Austen’s line has the deceptively mild sting she wields so well: pity, in her hands, is never just kindness. It’s a social verdict. To “not be given” a taste for nature is framed as deprivation, not personal failure, and that grammar matters. She’s pointing a finger at upbringing, at households and classes that ration experiences the way they ration feelings. Sensibility, in Austen’s world, isn’t purely innate; it’s cultivated, coached, sometimes carefully performed. Nature becomes one more marker of what a good education is supposed to produce.

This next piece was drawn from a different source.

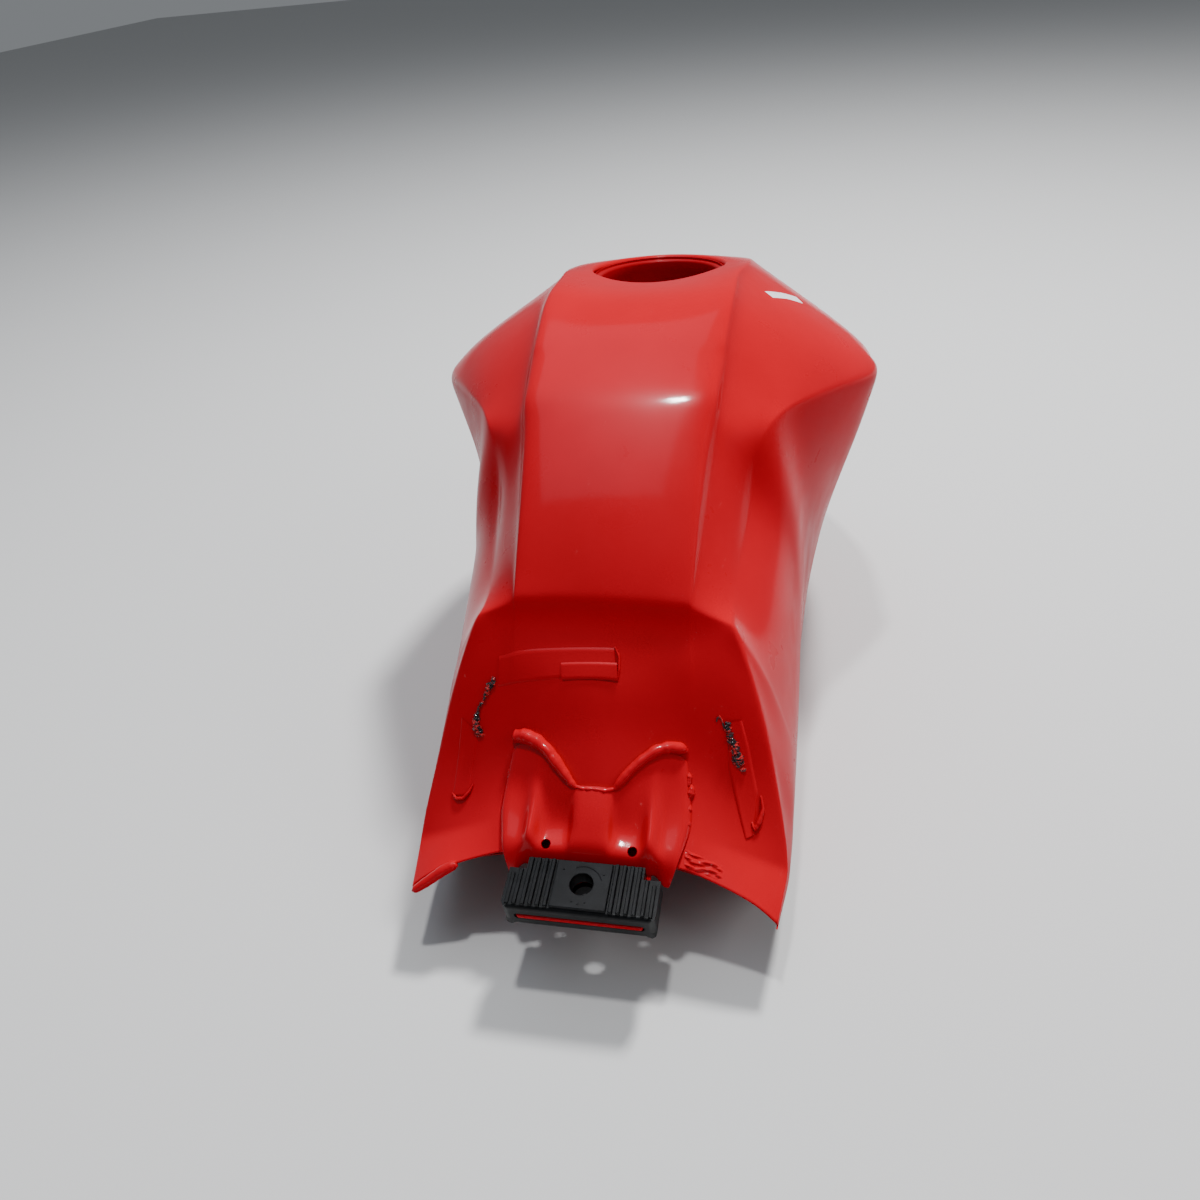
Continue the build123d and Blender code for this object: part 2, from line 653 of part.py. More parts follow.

The subtext is pointedly anti-fashion. A “taste for nature” sounds like leisure-class refinement - the ability to stroll, to look, to have time unaccounted for. Yet Austen also implies that this taste, once planted early, offers something sturdier than social polish: a private resource. If you can read a landscape, you’re less dependent on the drawing-room for meaning, less desperate for gossip, status, or romantic melodrama to animate your days. That’s why the people without it are “to be pitied”: they’re trapped inside the narrow circuitry of society, with fewer ways to regulate joy, boredom, and disappointment.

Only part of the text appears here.